La lutte contre la corruption, l’indépendance de la justice et le renforcement des forces de l’ordre sont des préalables non négociables à toute reconstruction nationale.

La diplomatie haïtienne face à ses responsabilités

Les propos de Trump posent également la question de la diplomatie haïtienne. Où était la réponse officielle forte, structurée, stratégique ?

« Trop souvent, la diplomatie haïtienne est réactive et émotionnelle, alors qu’elle devrait être stratégique et offensive », estime Nadia Toussaint, consultante en relations internationales. « Le silence ou les réactions timides renforcent l’idée que le pays accepte l’humiliation ».

Une diplomatie moderne doit défendre l’image du pays, déconstruire les narratifs dégradants et bâtir des alliances solides.

Trump, symptôme plus que cause

Il faut le reconnaître sans détour : Donald Trump n’est pas la cause première du mal haïtien. Il en est un révélateur brutal.

« Trump dit tout haut ce que certains pensent tout bas », affirme Samuel Dorvil, éditorialiste. « Le vrai scandale, ce n’est pas sa phrase, c’est notre incapacité collective à lui donner tort par les faits ».

Tant que l’État restera faible, d’autres Trump surgiront, avec d’autres mots, tout aussi blessants.

Transformer l’insulte en sursaut national

L’histoire offre parfois des moments de rupture. Cette déclaration peut en être une. À condition qu’elle ne se dissolve pas dans l’oubli.

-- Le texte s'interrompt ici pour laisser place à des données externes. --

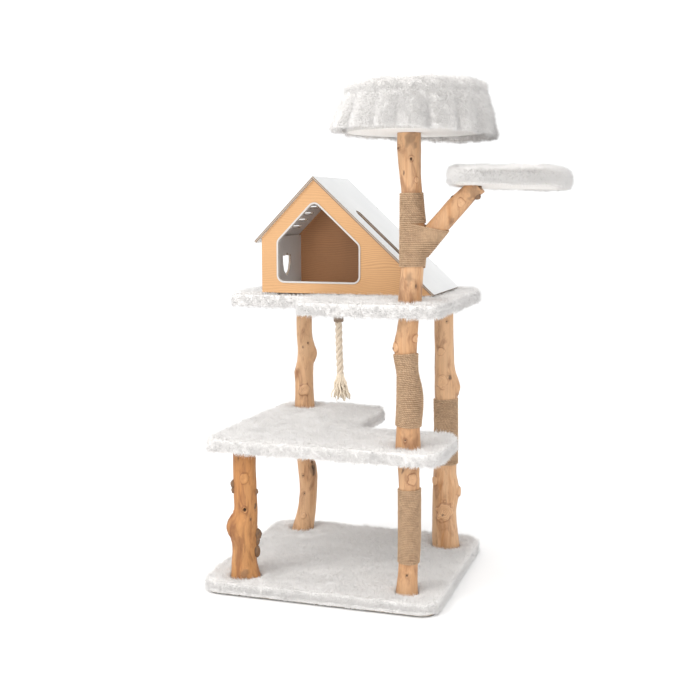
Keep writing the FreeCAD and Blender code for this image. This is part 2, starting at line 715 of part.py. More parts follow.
def make_left_roof():
    """The short slope, which overhangs the left wall and has four vents."""
    factor = (size("left_slope") * size("left_slope") + 1).root()
    length = (RIDGE_X - size("left_eave_x")) * factor
    gap = size("panel_thickness") * 1.02
    body = make_roof_panel("house_left_roof_blank", length, LEFT_LEAN, Rotation(Z_AXIS, 180))
    depth = size("house_depth") + ROOF_OVERHANG
    ridge = new_sketch(body, "ridge_edge")
    draw_outline(ridge, box_outline(0, gap, 0, depth))
    pocket(body, ridge, size("panel_thickness"))
    body.Placement.Base = body.Placement.Base + Vector(0, depth.number, 0)
    vent = new_sketch(body, "vent")
    start, front = size("panel_thickness") * 15.7, size("house_depth") * 0.185
    draw_outline(vent, box_outline(start, start + size("vent_width"), front, front + size("vent_length")))
    first = pocket(body, vent, size("panel_thickness"))
    pattern = body.newObject("PartDesign::LinearPattern", "vents")
    pattern.Originals = [first]
    pattern.Direction = (vent, ["H_Axis"])
    bind(pattern, "Length", size("vent_pitch") * 3)
    pattern.Occurrences = 4
    body.Tip = pattern
    DOC.recompute()
    return body


def countersunk_screw():
    """A wood screw along -Z with its flat head at the origin."""
    radius, head, length = number("screw_radius"), number("screw_head_radius"), number("screw_length")
    return revolve_profile([(0, 0), (head, 0), (radius, -(head - radius)),
                            (radius, radius - length), (0, -length)])


def roof_screw_places():
    """Two screws per slope into each end panel."""
    places = []
    rows = [number("house_front") + number("front_panel_thickness") / 2,
            HOUSE_BACK.number - number("front_panel_thickness") / 2]
    for x in (number("house_ridge_x") + 84, number("house_ridge_x") + 246):
        z = RIDGE_HEIGHT.number - (x - RIDGE_X.number) * number("right_slope")
        places += [Placement(Vector(x, y, z), Rotation(Y_AXIS, RIGHT_LEAN)) for y in rows]
    for x in (number("house_ridge_x") - 38, number("house_ridge_x") - 118):
        z = RIDGE_HEIGHT.number - (RIDGE_X.number - x) * number("left_slope")
        places += [Placement(Vector(x, y, z), Rotation(Y_AXIS, -LEFT_LEAN)) for y in rows]
    return places


def make_house():
    """The house stands on the upper board's plush, screwed down through its floor."""
    screws = copies("house_roof_screws", countersunk_screw(), roof_screw_places())
    front = cut_doorway(make_gable("house_front_panel_blank", size("house_front")))
    back = make_gable("house_back_panel_blank", HOUSE_BACK - size("front_panel_thickness"))
    floor_height = UPPER_TOP + size("house_floor_thickness")
    left = size("house_left") + size("panel_thickness")
    right = (under_right_roof(0) - floor_height) / size("right_slope")
    front_face = size("house_front") + size("front_panel_thickness")
    back_face = HOUSE_BACK - size("front_panel_thickness")
    floor = make_slab("house_floor_blank", box_outline(left, right, front_face, back_face),
                      UPPER_TOP, size("house_floor_thickness"), [2, 2, 2, 2])
    screw_rows = (number("house_front") + 40, HOUSE_BACK.number - 40)
    down = [Placement(Vector(x, y, UPPER_UNDERSIDE.number), Rotation(X_AXIS, 180))
            for x in (number("house_left") + 45, 120) for y in screw_rows]
    floor_screws = copies("house_floor_screws", revolve_profile(
        [(0, 0), (4, 0), (2, -2), (2, -number("board_thickness") - 16),
         (0, -number("board_thickness") - 18)]), down)
    panels = [
        cut("house_front_panel", front, [screws]),
        cut("house_back_panel", back, [screws]),
        cut("house_right_roof", make_right_roof(), [screws]),
        cut("house_left_roof", make_left_roof(), [screws]),
        cut("house_floor", floor, [floor_screws]),
    ]
    wall = make_side_wall()
    wall.Label = "house_left_wall"
    return panels + [wall, make_door_trim(), screws, floor_screws], floor_screws


HOUSE, FLOOR_SCREWS = make_house()


# ---------------------------------------------------------------- rope toy
def eye_centre():
    return Vector(number("rope_x"), number("rope_y"),
                  UPPER_UNDERSIDE.number - number("eye_radius") - number("eye_wire") - 1)


def ring_centre():
    """The ring hangs in the eye with a small clearance."""
    play = 0.4
    drop = number("eye_radius") + number("ring_radius") - number("eye_wire") - number("ring_wire") - play
    return eye_centre() - Z_AXIS * drop


def cap_eye_centre():
    play = 0.4
    drop = number("eye_radius") + number("ring_radius") - number("eye_wire") - number("ring_wire") - play
    return ring_centre() - Z_AXIS * drop


def eye_of_wire(centre):
    return Part.makeTorus(number("eye_radius"), number("eye_wire"), centre, Y_AXIS)


def rope_route():
    """The rope hangs from the cap and leans a little to the right as it goes down."""
    top = cap_bottom()
    return [top, top + Vector(0.6, 0.2, -45), top + Vector(2.0, 0.5, -90), top + Vector(4.2, 0.9, -135)]


def cap_bottom():
    return cap_eye_centre() - Z_AXIS * (number("eye_radius") + number("cap_height"))


def rounded_wire(points):
    """Straight runs joined by tangent arcs, each arc as large as its two runs allow."""
    share = 0.45
    edges, start = [], points[0]
    for before, corner, after in zip(points, points[1:], points[2:]):
        into, away = corner - before, after - corner
        reach = share * min(into.Length, away.Length)
        turn = into.getAngle(away)
        arc_start = corner - into.normalize() * reach
        arc_end = corner + away.normalize() * reach
        towards = (arc_start + arc_end) / 2 - corner
        radius = reach / math.tan(turn / 2)
        to_centre = math.hypot(radius, reach)
        bulge = corner + towards.normalize() * (to_centre - radius)
        edges.append(Part.LineSegment(start, arc_start).toShape())
        edges.append(Part.Arc(arc_start, bulge, arc_end).toShape())
        print(f"rope arc radius {radius:.0f}")
        start = arc_end
    edges.append(Part.LineSegment(start, points[-1]).toShape())
    return Part.Wire(edges)


def make_rope():
    path = rounded_wire(rope_route())
    start, along = path.Edges[0].valueAt(path.Edges[0].FirstParameter), rope_route()[1] - rope_route()[0]
    profile = Part.Wire(Part.makeCircle(number("rope_radius"), start, along))
    tube = path.makePipeShell([profile], True, True)
    section = math.pi * number("rope_radius") ** 2
    print(f"rope length {path.Length:.1f}, volume share {tube.Volume / section / path.Length:.4f}")
    return tube


def make_rope_toy():
    """Eye screw, split ring, cap, rope and frayed tassel, hung in a row."""
    centre = eye_centre()
    shank_top = UPPER_FLOOR.number - 1
    eye_top = centre.z + number("eye_radius")
    shank = Part.makeCylinder(1.5, shank_top - eye_top, Vector(centre.x, centre.y, eye_top))
    eye_screw = plain_feature("rope_eye_screw", eye_of_wire(centre).fuse(shank).removeSplitter())
    hoop = Part.makeTorus(number("ring_radius"), number("ring_wire"), ring_centre(), X_AXIS)
    ring = plain_feature("rope_ring", hoop)
    cap_top = cap_eye_centre() - Z_AXIS * number("eye_radius")
    barrel = Part.makeCylinder(number("cap_radius"), number("cap_height"), cap_bottom())
    barrel = barrel.makeFillet(1.5, [edge for edge in barrel.Edges if isinstance(edge.Curve, Part.Circle)])
    cap_eye = eye_of_wire(cap_top + Z_AXIS * number("eye_radius"))
    cap = plain_feature("rope_cap", cap_eye.fuse(barrel).removeSplitter())
    rope = plain_feature("rope", make_rope())
    end = rope_route()[-1]
    rope_radius, spread, length = number("rope_radius"), number("tassel_radius"), number("tassel_length")
    strands = revolve_profile([(0, 0), (rope_radius, 0), (rope_radius + 3, -0.18 * length),
                               (spread * 0.8, -0.5 * length), (spread, -0.85 * length),
                               (spread * 0.75, -length), (0, -length)])
    tassel = plain_feature("rope_tassel", strands, Placement(end, Rotation(Y_AXIS, -3)))
    return [eye_screw, ring, cap, rope, tassel], eye_screw


ROPE_TOY, EYE_SCREW = make_rope_toy()


def make_upper_platform():
    """The upper board, with a well in its plush where the rope's eye screw sits."""
    radii = [size("upper_corner")] * 5 + [size("inner_corner")]
    well = DOC.addObject("Part::Cylinder", "eye_well")
    bind(well, "Radius", 15)
    bind(well, "Height", size("cover_padding"))
    centre = eye_centre()
    well.Placement = Placement(Vector(centre.x, centre.y, number("upper_height")), Rotation())
    shank_hole = plain_feature("eye_shank_hole", Part.makeCylinder(
        1.5, number("board_thickness") - 1, Vector(centre.x, centre.y, UPPER_UNDERSIDE.number)))
    underneath = ("back_left_upper_post", "front_right_middle_post", "back_right_post")
    return make_platform(
        "upper", upper_outline, radii, size("upper_height"), UPPER_TOP, UPPER_UNDERSIDE,
        size("board_thickness"),
        [seat_for(name, True, number("cover_padding")) for name in underneath]
        + [seat_for("forked_post", False, number("cover_padding") + 1), well, FLOOR_SCREWS],
        [shank_hole, FLOOR_SCREWS])


UPPER_BOARD, UPPER_COVER = make_upper_platform()


# ---------------------------------------------------------------- nest
def make_nest():
    """A round bed: a board, a padded rim, a loose cushion and a flared skirt."""
    end = post_end("forked_post", True)
    middle = end + Vector(number("nest_shift_x"), number("nest_shift_y"), 0)
    place = Placement(Vector(middle.x, middle.y, number("nest_height")), Rotation())
    board_top = number("nest_board_thickness")
    rim, bore = number("nest_rim_radius"), number("nest_rim_bore")
    height, flare = number("nest_rim_height"), number("nest_skirt_flare")
    cloth, gather = number("nest_skirt_thickness"), board_top + number("nest_rim_height") - 34
    board_radius = number("nest_board_radius")
    disc = revolve_profile([(0, 0), (board_radius, 0), (board_radius, board_top), (0, board_top)])
    blank = plain_feature("nest_board_blank", disc, place)
    top = board_top + height
    wall = revolve_profile([(bore + 18, board_top), (board_radius, board_top), (rim, gather),
                            (rim + 2, top - 11), (rim - 9, top - 1), (rim - 28, top), (bore + 12, top - 4),
                            (bore, top - 20), (bore + 3, top - 40), (bore + 18, top - 55)])
    padded_rim = plain_feature("nest_rim", wall, place)
    lip = rim - 3
    skirt = revolve_profile([(lip, gather), (lip + cloth, gather), (lip + flare, 0),
                             (lip + flare - cloth, -8), (lip + flare - 2 * cloth, 0)])
    hanging = plain_feature("nest_skirt_blank", skirt, place)
    cushion = revolve_profile([(0, board_top), (bore + 10, board_top), (bore + 12, board_top + 12),
                               (bore + 4, board_top + number("nest_cushion_thickness") - 6),
                               (bore - 20, board_top + number("nest_cushion_thickness")),
                               (0, board_top + number("nest_cushion_thickness") - 4)])
    pad_blank = plain_feature("nest_cushion_blank", cushion, place)
    return [cut("nest_board", blank, [BOLTS]), padded_rim, cut("nest_skirt", hanging, [padded_rim]),
            cut("nest_cushion", pad_blank, [BOLTS, WASHERS])]


NEST = make_nest()


# ---------------------------------------------------------------- perch
def make_perch():
    """A small seat on the branch: a board in a plush cover, held by two screws."""
    place = Placement(Vector(number("perch_x"), number("perch_y"), number("perch_height")), PERCH_TURN)
    length, depth, corner = size("perch_length"), size("perch_depth"), size("perch_corner")
    inset = size("board_inset")
    board = make_slab("perch_board_blank", box_outline(-(length / 2 - inset), length / 2 - inset,
                                                       -(depth / 2 - inset), depth / 2 - inset),
                      0, size("perch_board_thickness"), [corner - inset] * 4)
    skin = make_slab("perch_cover_blank", box_outline(-(length / 2), length / 2, -(depth / 2), depth / 2),
                     0, size("perch_thickness"), [corner] * 4)
    soften(skin, [0, number("perch_thickness")], size("cover_rounding"))
    for body in (board, skin):
        for axis in "xyz":
            body.setExpression(f"Placement.Base.{axis}", None)
        body.Placement = place
    seat = RIGHT.number + BRANCH_TOP[0] - number("perch_x")
    screw = revolve_profile([(0, 0), (4, 0), (2, -2), (2, -26), (0, -30)])
    board_top = number("perch_board_thickness")
    spots = [place.multiply(Placement(Vector(seat + shift, -BRANCH_TOP[1], board_top), Rotation()))
             for shift in (-14, 4)]
    screws = copies("perch_screws", screw, spots)
    return [cut("perch_board", board, [screws]), cut("perch_cover", skin, [board]), screws]


PERCH = make_perch()


# ---------------------------------------------------------------- drilled posts and hand-over
def drill_posts():
    """The screws of the perch bite into the branch, and the branch's foot is one with its trunk."""
    screws = PERCH[2]
    return cut("forked_post_drilled", POSTS["forked_post"], [screws])


def named(item, label):
    """The object's Label is the sub-part's name."""
    item.Label = label
    return item


def check_document():
    for item in DOC.Objects:
        if "Invalid" in item.State or "Error" in item.State:
            raise RuntimeError(f"{item.Name} failed: {item.State}")


def write_parts(parts):
    os.makedirs("parts", exist_ok=True)
    for item in parts:
        shape = item.Shape
        if shape.isNull() or not shape.isValid() or shape.Volume < 1:
            raise RuntimeError(f"{item.Label} has no valid solid")
        shape.exportStep(f"parts/{item.Label}.step")
        box = shape.BoundBox
        print(f"{item.Label}: {len(shape.Solids)} solids, {shape.Volume / 1000:.1f} cm3, "
              f"z {box.ZMin:.1f} to {box.ZMax:.1f}")


FORKED_POST = drill_posts()
for blank_name, body in POSTS.items():
    if blank_name != "forked_post":
        named(body, blank_name)
named(POSTS["forked_post"], "forked_post_blank")
named(FORKED_POST, "forked_post")
PARTS = [BASE_LINER, BASE_BOARD, BASE_COVER, MIDDLE_BOARD, MIDDLE_COVER, UPPER_BOARD, UPPER_COVER,
         FORKED_POST]
PARTS += [body for name, body in POSTS.items() if name != "forked_post"]
PARTS += WRAPS + [BOLTS, WASHERS, STUDS, INSERTS] + HOUSE + NEST + PERCH + ROPE_TOY
DOC.recompute()
check_document()
write_parts(PARTS)
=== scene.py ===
"""Looks of the cat tree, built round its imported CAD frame.  Metres, +Z up."""
import itertools
import math

import bmesh
import bpy
import numpy as np
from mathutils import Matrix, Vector
from mathutils.kdtree import KDTree


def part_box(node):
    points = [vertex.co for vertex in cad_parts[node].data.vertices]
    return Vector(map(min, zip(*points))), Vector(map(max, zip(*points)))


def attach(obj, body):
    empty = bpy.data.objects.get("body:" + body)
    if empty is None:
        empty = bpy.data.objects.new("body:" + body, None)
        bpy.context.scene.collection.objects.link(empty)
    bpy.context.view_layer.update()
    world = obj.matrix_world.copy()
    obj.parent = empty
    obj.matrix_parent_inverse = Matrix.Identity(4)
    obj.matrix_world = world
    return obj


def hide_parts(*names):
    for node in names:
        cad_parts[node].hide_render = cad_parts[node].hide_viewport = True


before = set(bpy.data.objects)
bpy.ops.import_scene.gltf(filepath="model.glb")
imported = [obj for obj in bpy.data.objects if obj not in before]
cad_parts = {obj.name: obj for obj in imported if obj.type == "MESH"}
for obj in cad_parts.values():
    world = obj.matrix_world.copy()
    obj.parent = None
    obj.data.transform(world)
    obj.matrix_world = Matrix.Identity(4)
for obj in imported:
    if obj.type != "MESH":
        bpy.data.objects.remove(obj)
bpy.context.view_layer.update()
MM = 0.001
TAU = 2 * math.pi


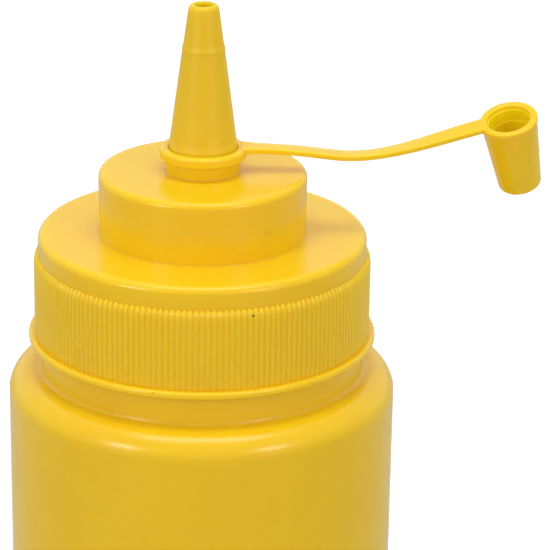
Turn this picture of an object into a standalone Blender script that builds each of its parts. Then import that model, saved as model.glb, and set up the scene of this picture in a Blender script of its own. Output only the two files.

« Les nations se construisent souvent après une humiliation », rappelle Dr. Alain Moreau, historien. « Le Japon, l’Allemagne, la Corée du Sud ont connu des moments de honte avant de se relever. La question est : Haïti est-elle prête à faire ce choix» ?

Le respect se construit

Les propos de Donald Trump resteront comme une tâche dans l’histoire diplomatique. Mais ils peuvent aussi devenir un point de départ. Un signal d’alarme.

Haïti n’a pas besoin de compassion internationale, ni de discours enflammés sans lendemain. Elle a besoin d’un État fort, de citoyens responsables et d’une vision nationale claire.

L’humiliation est réelle.

Mais elle peut devenir féconde.

Car le respect ne se mendie pas.

Il se construit, pierre par pierre, institution par institution, caractère par caractère.